Beantwoording vragen over het stopzetten van hulp door Cordaid aan Suriname

Graag bied ik u hierbij de antwoorden aan op de schriftelijke vragen gesteld door het lid Gill'ard over het stopzetten van hulp door Cordaid aan Suriname. Deze vragen werden ingezonden op 26 juni 2009 met kenmerk 2009Z12492.

De Minister voor Ontwikkelingssamenwerking,

Bert Koenders

Antwoorden van de heer Koenders, Minister voor Ontwikkelingssamenwerking op vragen van het lid Gill'ard (PvdA) over het stopzetten van hulp door Cordaid aan Suriname.

Vraag 1

Bent u op de hoogte van de klacht van negen door Cordaid gefinancierde organisaties in Suriname dat Cordaid eenzijdig heeft besloten om per 1 januari 2011 niet langer programma’s te financieren in Suriname?

Antwoord

Ja.

Vraag 2
Bent u op de hoogte van het feit dat Cordaid als reden voor dit besluit het nieuwe beleid voor ontwikkelingssamenwerking noemt (MFS II)? 1)

Antwoord

Ja. In de brief aan haar Surinaamse partnerorganisaties geeft Cordaid als belangrijkste reden voor dit besluit “de aangekondigde beslissing van minister Koenders om de subsidieverlening te koppelen aan een grotere concentratie van landen en thema’s”. Dit is onjuist, aangezien er binnen het nieuwe beleid niet wordt gestreefd naar een concentratie op thema’s. Er wordt wel gestreefd naar een concentratie op de partnerlanden, maar Suriname is een partnerland. Cordaid is aangesproken op deze onjuistheid en betreurt dat dit op deze manier in de brief is gekomen. Zij heeft hiervoor haar excuses aangeboden.

Vraag 3
Deelt u de mening dat Cordaid ook binnen het nieuwe beleidskader voor maatschappelijke organisaties in Nederland en ontwikkelingslanden financiering voor programma’s in Suriname zou kunnen aanvragen, zeker omdat Suriname een partnerland van Nederland is op het gebied van ontwikkelingssamenwerking?

Antwoord

Ja, deze mening deel ik. In het nieuwe beleidskader MFS II zal als bepaling worden opgenomen dat tenminste 60% van de MFS-bestedingen in partnerlanden moet plaatsvinden. Het is de verantwoordelijkheid van Cordaid om aan deze norm te voldoen. Het MFS beleidskader bepaalt niet in welke specifieke landen de bestedingen moeten plaatsvinden. Zowel binnen het huidige MFS als binnen het nieuwe beleidskader MFS II is de landenkeuze een autonoom besluit van de MFS-organisatie, in dit geval Cordaid.

Vraag 4
Zijn in het verleden tussen Cordaid en het ministerie of tussen Cordaid en de gesubsidieerde NGO’s in Suriname afspraken gemaakt over continuïteit en verantwoord afbouwen van programma’s en projecten?

Antwoord

Cordaid heeft een algemeen beleid voor verantwoorde afbouw van programma’s en projecten, dat ook op Suriname van toepassing is. Concreet betekent dit dat Cordaid na een besluit tot afbouwen een afbouwperiode in acht neemt, waarin afspraken op maat worden gemaakt over verantwoorde afbouw en de betreffende organisatie in staat wordt gesteld zich te oriënteren op andere financieringsbronnen.

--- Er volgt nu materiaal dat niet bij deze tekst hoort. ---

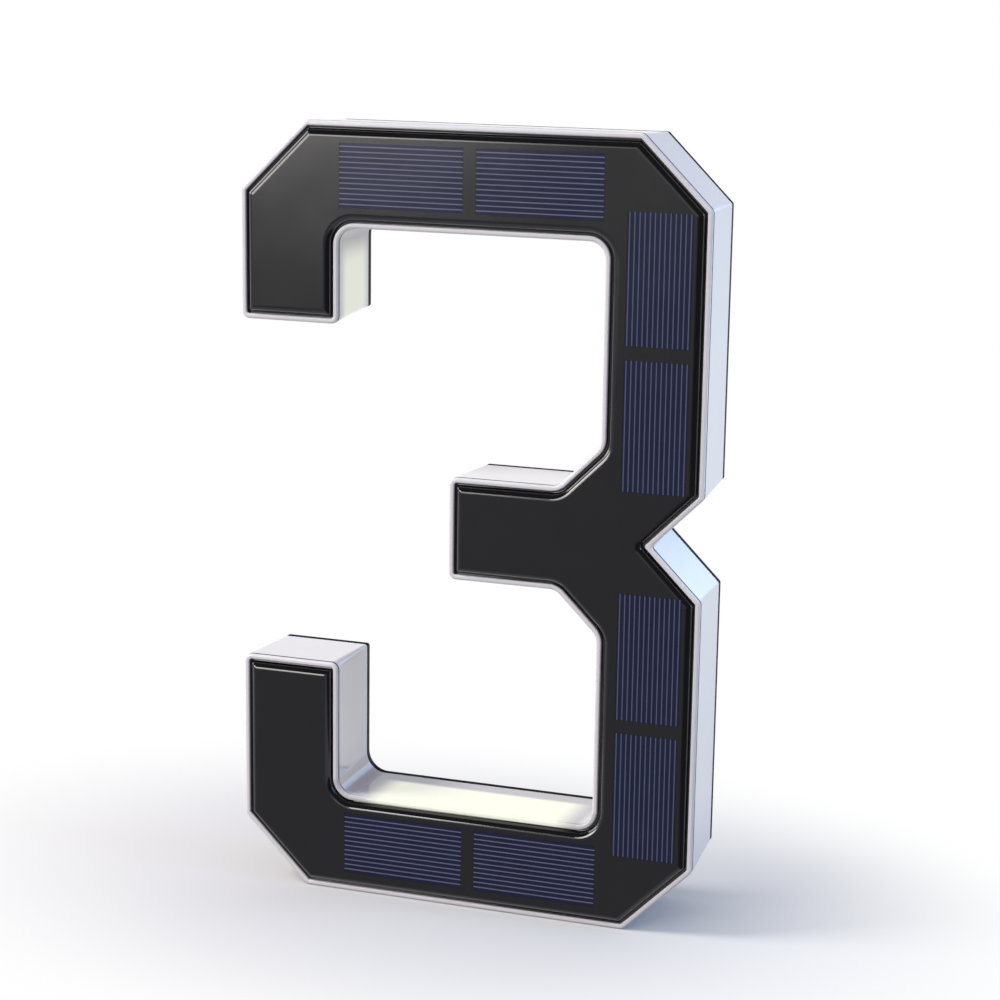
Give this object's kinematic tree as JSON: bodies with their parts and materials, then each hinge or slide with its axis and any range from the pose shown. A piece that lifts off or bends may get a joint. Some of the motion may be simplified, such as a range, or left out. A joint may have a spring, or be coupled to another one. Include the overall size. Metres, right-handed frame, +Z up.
{
  "type": "illuminated house number sign",
  "caption": "Digit 3 as a solar lit house number: translucent diffuser shell, gloss black face with solar cells, thin back cover with keyholes and a push button.",
  "frame": {"origin": "middle of the bounding box at its foot", "axes": "+Z up the digit, -Y out of its face towards the viewer, +X to the viewer's right; the back face towards the wall is at the +Y end"},
  "size_m": [0.0974, 0.0212, 0.16],
  "materials": {
    "shell": "translucent white, satin",
    "panel": "polished black",
    "cell": "dark blue silicon under clear resin, with fine printed lines",
    "adhesive": "foam tape",
    "tinned_tab": "tinned copper",
    "red_lead": "insulated wire",
    "black_lead": "insulated wire",
    "cover": "fine moulded texture",
    "seal": "silicone",
    "screw": "zinc plated",
    "button": "satin",
    "switch": "moulded",
    "plunger": "moulded",
    "board": "solder mask",
    "chip": "moulded",
    "ferrite": "ferrite",
    "battery": "shrink sleeve",
    "pad": "foam",
    "strip": "white solder mask",
    "led": "phosphor"
  },
  "bodies": {
    "housing": {"diffuser_shell": "shell", "front_panel": "panel", "solar_cell_top_left": "cell", "solar_cell_top_right": "cell", "solar_cell_upper_high": "cell", "solar_cell_upper_low": "cell", "solar_cell_lower_high": "cell", "solar_cell_lower_low": "cell", "solar_cell_bottom_right": "cell", "solar_cell_bottom_left": "cell", "panel_adhesive": "adhesive", "cell_ribbons": "tinned_tab", "battery_tabs": "tinned_tab", "solar_lead_plus": "red_lead", "battery_lead_plus": "red_lead", "led_leads_plus": "red_lead", "solar_lead_minus": "black_lead", "battery_lead_minus": "black_lead", "led_leads_minus": "black_lead", "back_cover": "cover", "back_seal": "seal", "button_seal": "seal", "cover_screws": "screw", "board_screws": "screw", "switch_body": "switch", "control_board": "board", "control_chip": "chip", "board_inductor": "ferrite", "battery_cell": "battery", "battery_pad": "pad", "led_strip_top": "strip", "leds_top": "led", "led_strip_upper_leg": "strip", "leds_upper_leg": "led", "led_strip_right": "strip", "leds_right": "led", "led_strip_bottom": "strip", "leds_bottom": "led", "led_strip_lower_leg": "strip", "leds_lower_leg": "led"},
    "button": {"power_button": "button", "switch_plunger": "plunger"}
  },
  "joints": [
    {"name": "power_button_push", "type": "slide", "parent": "housing", "child": "button", "axis": [0, -1, 0], "range_m": [0, 0.0015], "stiffness_N_per_m": 900, "springref_m": -0.0012}
  ]
}
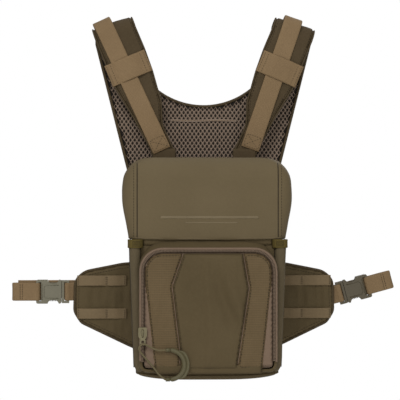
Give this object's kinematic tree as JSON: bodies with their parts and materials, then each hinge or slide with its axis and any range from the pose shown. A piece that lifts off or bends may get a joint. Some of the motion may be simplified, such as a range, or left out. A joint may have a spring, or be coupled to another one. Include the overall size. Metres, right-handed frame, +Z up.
{
  "type": "binocular harness pack",
  "caption": "Chest pack for binoculars with a flip-forward lid, zipped front pocket, folding shoulder harness with mesh yoke and hip wings with side-release buckles.",
  "frame": {"origin": "centre of the chest pad's rear face, which rests on the wearer's chest", "axes": "+X to the viewer's right seen from the front, +Y from the pack towards the wearer, +Z up"},
  "size_m": [0.4215, 0.139, 0.3944],
  "materials": {
    "shell_fabric": "smooth coated nylon, matte",
    "pack_nylon": "plain woven nylon, matte",
    "ripstop": "fine ripstop weave, matte",
    "strap_nylon": "plain woven nylon, matte",
    "webbing": "ribbed nylon webbing",
    "zip_tape": "knitted zipper tape",
    "welt": "padded grey-green stretch fabric",
    "corner_tab": "bar-tacked olive webbing",
    "spacer_mesh": "knitted spacer mesh with open cells",
    "lining": "smooth lining",
    "coil": "nylon coil",
    "buckle": "fine-grained acetal",
    "cord": "braided nylon cord",
    "grip": "moulded rubber, satin",
    "slider_metal": "painted zinc, satin"
  },
  "bodies": {
    "pack": {"chest_pad": "spacer_mesh", "chest_panel": "pack_nylon", "side_wall_left": "pack_nylon", "side_wall_right": "pack_nylon", "base_panel": "pack_nylon", "front_wall": "pack_nylon", "edge_welt_left": "welt", "edge_welt_right": "welt", "corner_tab_left": "corner_tab", "corner_tab_right": "corner_tab", "strap_anchor_left": "strap_nylon", "strap_anchor_right": "strap_nylon", "pocket_gusset": "pack_nylon", "zip_tape": "zip_tape", "zip_coil": "coil"},
    "lid": {"lid_shell": "shell_fabric", "lid_liner": "lining"},
    "pocket_flap": {"flap_panel": "pack_nylon", "flap_side_left": "ripstop", "flap_side_right": "ripstop", "flap_tape": "zip_tape"},
    "slider": {"zip_slider": "slider_metal"},
    "pull": {"pull_cord": "cord", "pull_grip": "grip"},
    "harness": {"strap_pad_left": "strap_nylon", "strap_pad_right": "strap_nylon", "strap_web_left": "webbing", "strap_web_right": "webbing", "keeper_left": "webbing", "keeper_right": "webbing"},
    "yoke": {"yoke_panel": "strap_nylon", "yoke_mesh": "spacer_mesh", "yoke_binding": "strap_nylon", "yoke_seam": "ripstop", "hang_loop": "webbing", "belt_sleeve": "strap_nylon"},
    "wing_left": {"wing_pad_left": "strap_nylon", "wing_bands_left": "webbing", "belt_web_left": "webbing", "buckle_plug_left": "buckle"},
    "wing_right": {"wing_pad_right": "strap_nylon", "wing_bands_right": "webbing", "belt_web_right": "webbing", "buckle_plug_right": "buckle"},
    "latch_upper_left": {"latch_upper_left": "buckle"},
    "latch_lower_left": {"latch_lower_left": "buckle"},
    "latch_upper_right": {"latch_upper_right": "buckle"},
    "latch_lower_right": {"latch_lower_right": "buckle"},
    "socket_left": {"buckle_socket_left": "buckle", "belt_loop_left": "webbing", "rear_web_left": "webbing"},
    "socket_right": {"buckle_socket_right": "buckle", "belt_loop_right": "webbing", "rear_web_right": "webbing"}
  },
  "joints": [
    {"name": "lid_hinge", "type": "hinge", "parent": "pack", "child": "lid", "pos_m": [0, -0.0875, 0.0355], "axis": [1, 0, 0], "range_deg": [0, 95]},
    {"name": "flap_hinge", "type": "hinge", "parent": "pack", "child": "pocket_flap", "pos_m": [0, -0.101, -0.1003], "axis": [1, 0, 0], "range_deg": [0, 60]},
    {"name": "zip_slide", "type": "slide", "parent": "pocket_flap", "child": "slider", "axis": [0, 0, 1], "range_m": [0, 0.055]},
    {"name": "pull_swing", "type": "hinge", "parent": "slider", "child": "pull", "pos_m": [-0.0684, -0.1086, -0.071], "axis": [0, 1, 0], "range_deg": [-20, 50]},
    {"name": "harness_fold", "type": "hinge", "parent": "pack", "child": "harness", "pos_m": [0, -0.00475, 0.12425], "axis": [1, 0, 0], "range_deg": [0, 40]},
    {"name": "yoke_swing", "type": "hinge", "parent": "harness", "child": "yoke", "pos_m": [0, 0.0195, 0.2658], "axis": [1, 0, 0], "range_deg": [0, 80]},
    {"name": "wing_fold_left", "type": "hinge", "parent": "pack", "child": "wing_left", "pos_m": [-0.062, -0.0045, 0], "axis": [0, 0, -1], "range_deg": [0, 55]},
    {"name": "wing_fold_right", "type": "hinge", "parent": "pack", "child": "wing_right", "pos_m": [0.062, -0.0045, 0], "axis": [0, 0, 1], "range_deg": [0, 55]},
    {"name": "buckle_slide_left", "type": "slide", "parent": "wing_left", "child": "socket_left", "axis": [-1, 0, 0], "range_m": [0, 0.028]},
    {"name": "buckle_slide_right", "type": "slide", "parent": "wing_right", "child": "socket_right", "axis": [0.9659, 0, 0.2588], "range_m": [0, 0.028]},
    {"name": "latch_upper_left", "type": "hinge", "parent": "wing_left", "child": "latch_upper_left", "pos_m": [-0.157, -0.001, -0.0171], "axis": [0, -1, 0], "range_deg": [0, 5], "stiffness_Nm_per_rad": 0.5},
    {"name": "latch_lower_left", "type": "hinge", "parent": "wing_left", "child": "latch_lower_left", "pos_m": [-0.157, -0.001, -0.0319], "axis": [0, 1, 0], "range_deg": [0, 5], "stiffness_Nm_per_rad": 0.5},
    {"name": "latch_upper_right", "type": "hinge", "parent": "wing_right", "child": "latch_upper_right", "pos_m": [0.15457, -0.001, -0.01797], "axis": [0, 1, 0], "range_deg": [0, 5], "stiffness_Nm_per_rad": 0.5},
    {"name": "latch_lower_right", "type": "hinge", "parent": "wing_right", "child": "latch_lower_right", "pos_m": [0.1584, -0.001, -0.03227], "axis": [0, -1, 0], "range_deg": [0, 5], "stiffness_Nm_per_rad": 0.5}
  ]
}
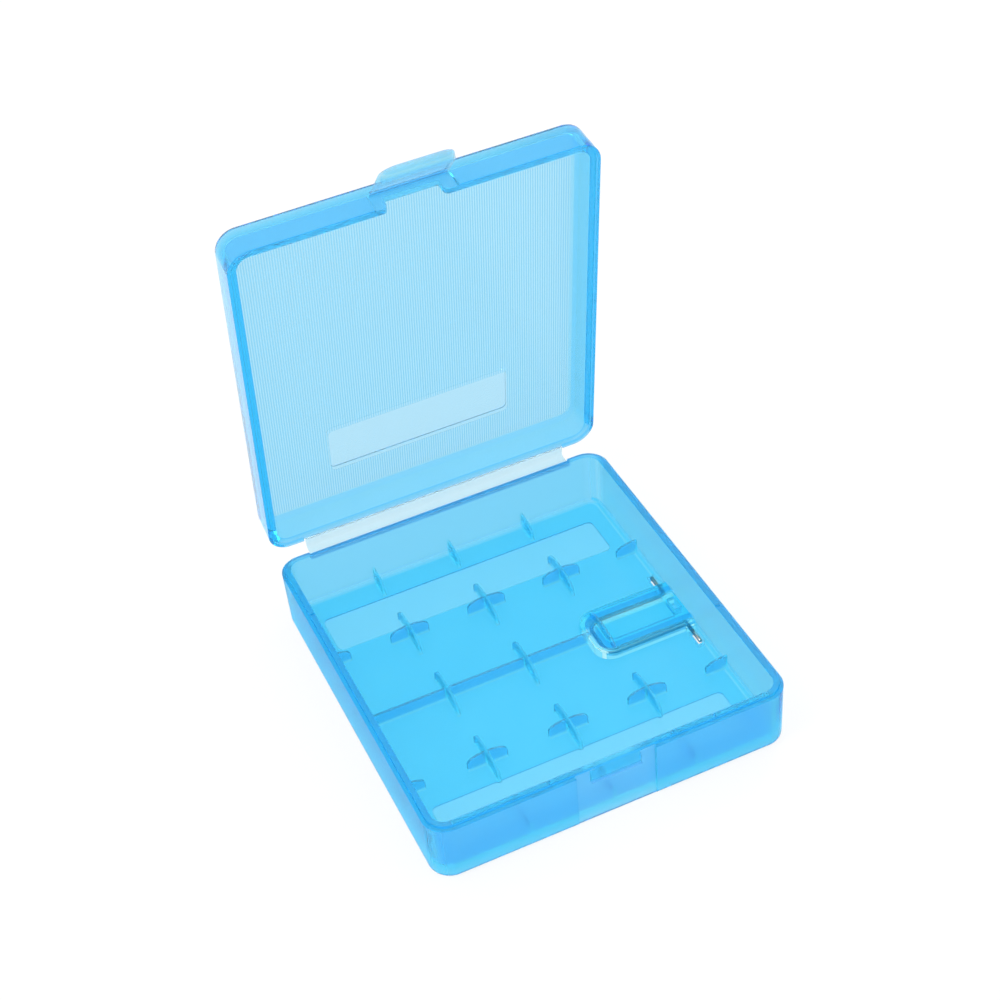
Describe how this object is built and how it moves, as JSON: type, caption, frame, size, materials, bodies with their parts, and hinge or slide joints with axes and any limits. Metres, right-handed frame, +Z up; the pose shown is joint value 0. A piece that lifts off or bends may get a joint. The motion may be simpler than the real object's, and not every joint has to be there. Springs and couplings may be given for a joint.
{
  "type": "hinged battery storage case",
  "caption": "Shallow translucent snap case for round cells: divided tray, film-hinged lid, latch flap and folding wire bail.",
  "frame": {"origin": "middle of the tray's underside, on the surface the case stands on", "axes": "+X right along the lid's hinge, +Y from the latch side to the hinge, +Z up; the lid stands open at rest"},
  "size_m": [0.076, 0.0932, 0.1086],
  "materials": {
    "tray_plastic": "glossy translucent light blue",
    "lid_plastic": "glossy translucent light blue, finely ribbed panel",
    "hinge_plastic": "thin translucent film, satin",
    "latch_plastic": "glossy translucent light blue",
    "bail_steel": "bright drawn wire"
  },
  "bodies": {
    "tray": {"tray_shell": "tray_plastic", "hinge_leaf_tray": "hinge_plastic"},
    "lid": {"lid_shell": "lid_plastic", "hinge_leaf_lid": "hinge_plastic"},
    "latch": {"latch_flap": "latch_plastic"},
    "bail": {"wire_bail": "bail_steel"}
  },
  "joints": [
    {"name": "lid_hinge", "type": "hinge", "parent": "tray", "child": "lid", "pos_m": [0, 0.0434, 0.014], "axis": [-1, 0, 0], "range_deg": [-81.6, 98.4]},
    {"name": "latch_hinge", "type": "hinge", "parent": "lid", "child": "latch", "pos_m": [0, 0.03539, 0.09904], "axis": [-1, 0, 0], "range_deg": [-57, 45]},
    {"name": "bail_pivot", "type": "hinge", "parent": "tray", "child": "bail", "pos_m": [0.0348, 0, 0.0016], "axis": [0, -1, 0], "range_deg": [0, 120]}
  ]
}
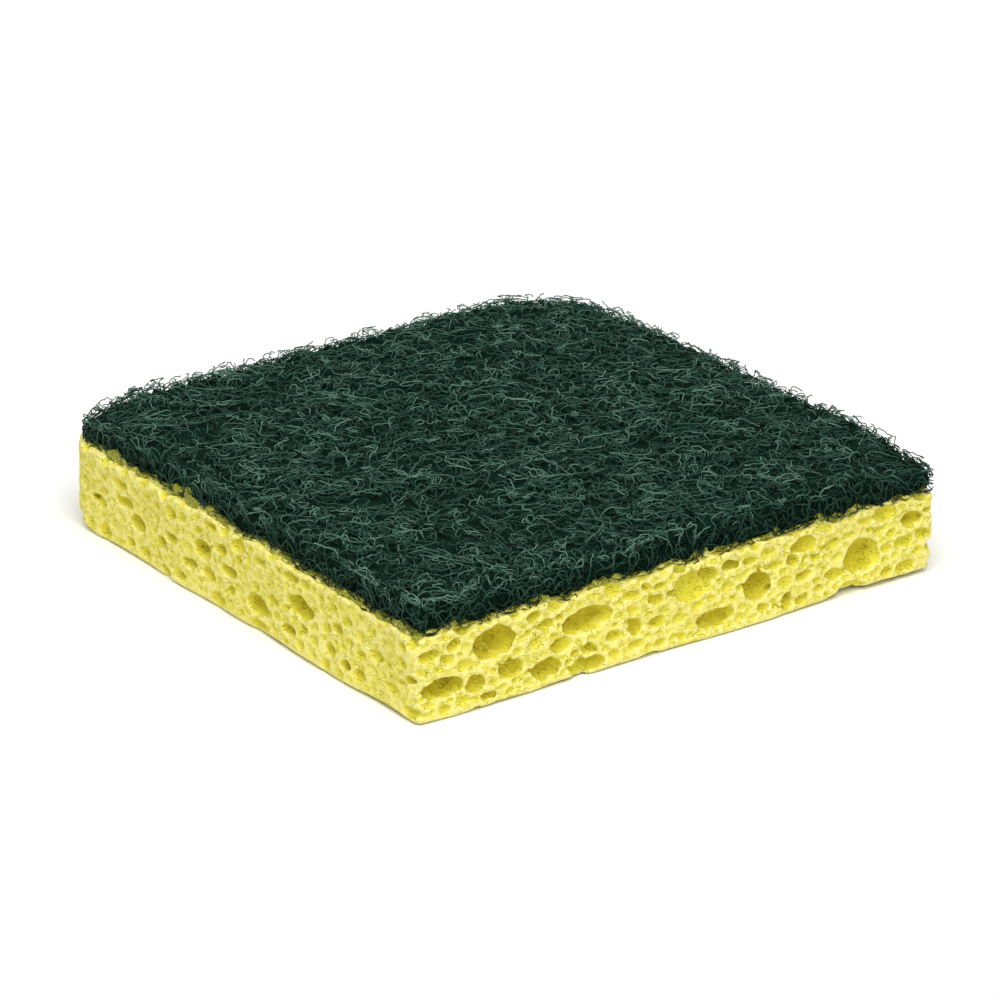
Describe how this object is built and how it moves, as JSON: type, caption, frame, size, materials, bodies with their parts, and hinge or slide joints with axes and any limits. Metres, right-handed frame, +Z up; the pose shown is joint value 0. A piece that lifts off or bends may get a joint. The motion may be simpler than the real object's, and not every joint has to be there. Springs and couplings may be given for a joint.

Binnen MFS II zal, op advies van uw Kamer, met betrekking tot de eis dat tenminste 60% van de MFS-bestedingen in partnerlanden moet plaatsvinden een infaseertermijn van vier tot vijf jaar gehanteerd worden om programma’s verantwoord af te kunnen bouwen en zo kapitaalvernietiging te voorkomen.

Vraag 5

In het beleidskader MFS II is een klachten- en bezwaarregeling opgenomen voor burgers en organisaties uit ontwikkelingslanden. De negen door Cordaid gefinancierde organisaties in Suriname vallen nog onder MFS I, kunnen zij op dit moment bezwaar maken en zo ja, waar?

Antwoord

Cordaid heeft een klachtenprocedure voor partnerorganisaties uit ontwikkelingslanden. Alle organisaties zijn hierover door Cordaid geïnformeerd en kunnen hierop een beroep doen. Klachten over besluiten van Cordaid kunnen bij Cordaid worden ingediend en zullen conform de klachtenprocedure worden behandeld.